Un viaje trascendental
Todo esto empezaría, a ojos de Merridale, en «ese viaje trascendental en tiempos de la Gran Guerra». Un contexto este que no deja de recibir atención investigadora y acomodo editorial; fue el caso de un trabajo reciente sobre lo que le ocurrió a la nobleza rusa tras la Revolución firmado por Douglas Smith y que era un tema tabú incluso en el propio país, al menos hasta la Unión Soviética de Gorbachov. Así, «El ocaso de la aristocracia rusa» revelaba cómo la Rusia feudal repleta de campesinos en situaciones de esclavitud bajo las órdenes y la explotación de los ricos atravesaba las revoluciones de 1905 y 1917 y el llamado Terror Rojo de 1918 en contra de los «enemigos del pueblo». La solución estaba clara: acabar con todos aquellos que hubieran aplastado al proletariado, lo que acabaría de raíz con una sociedad fuertemente jerarquizada y en la que, de repente, los huidos y desposeídos de todo lo que tenían eran los ricos.
Contemplar esta situación es clave para embarcarnos en ese tren con Lenin e ir intuyendo lo que éste anhelaba cuando retomó su liderazgo hasta ser el presidente del Consejo de Comisarios del Pueblo de la Unión Soviética desde finales de 1922 hasta inicios de 1924. Atravesando Alemania, tardaría ocho días en llegar a Petrogrado (hoy San Petersburgo) en condiciones durísimas. Un recorrido que la autora quiso realizar para entender mejor cómo fue este exitoso regreso de un Lenin que iba a cambiar el destino de su país para casi lo que quedaba de siglo. Más de tres mil doscientos kilómetros desde Zúrich que hace cien años Lenin protagonizó en una Europa llena de peligros.
Hay sitios actualmente que recuerdan el paso del político, como en la estación de Harapanda, en Suecia, y Merridale comprobará que Lenin ahora recibe una mezcla de veneración crepuscular o indiferencia según donde se encuentre.
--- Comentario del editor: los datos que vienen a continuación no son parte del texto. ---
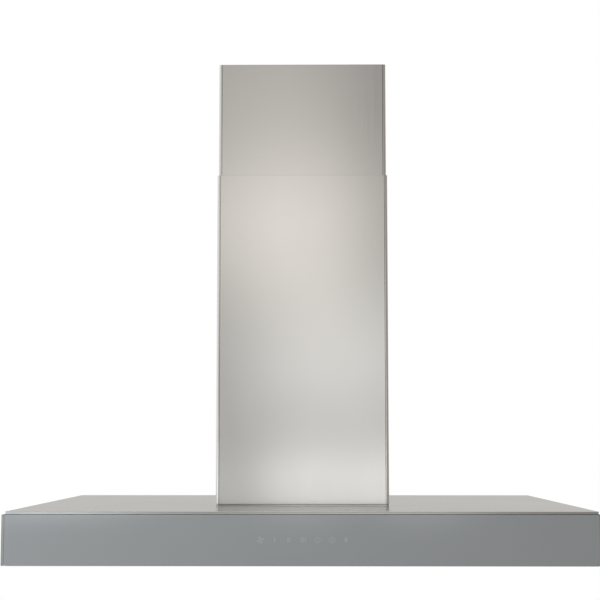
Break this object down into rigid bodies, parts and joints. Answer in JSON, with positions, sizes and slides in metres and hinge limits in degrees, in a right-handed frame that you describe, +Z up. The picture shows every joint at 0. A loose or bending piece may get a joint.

Algo que se pondrá más de manifiesto este próximo otoño en el que se celebran los cien años de la revolución, al ser el líder bolchevique «una presencia incómoda en la Rusia de Vladímir Putin», ya que éste «se atrevió a acusar a Lenin de socavar la unidad de Rusia fomentando la aparición de movimientos en pro de la autonomía nacional en el viejo imperio zarista». Unas declaraciones que fueron tan impactantes en su día (enero de 2016) para su país que el presidente tendría que retractarse.
En todo caso, dice Merridale que para confeccionar su libro no iba a rastrear al Lenin que disfrutaba del piano o del ajedrez, sino «al hombre con aquella energía arrolladora, fría e implacable» que un día escribió que no hay que acariciar a nadie porque te pueden morder: «Has de pegar a la gente en la cabeza sin piedad ninguna». Y a fe que lo hizo, mediante una dictadura represiva, marcada por la censura de prensa, la abolición de las libertades políticas y la tortura y asesinato a todo el considerado adversario del Estado. Una serie de estaciones autoritarias cuyo primer tramo nació sobre las vías de un tren que transportaba a alguien que, nada más llegar, ya demostró su talante despreciando las flores que una mujer le regalaba y diciendo que su recibimiento «apestaba a pompa burguesa y a orgullo».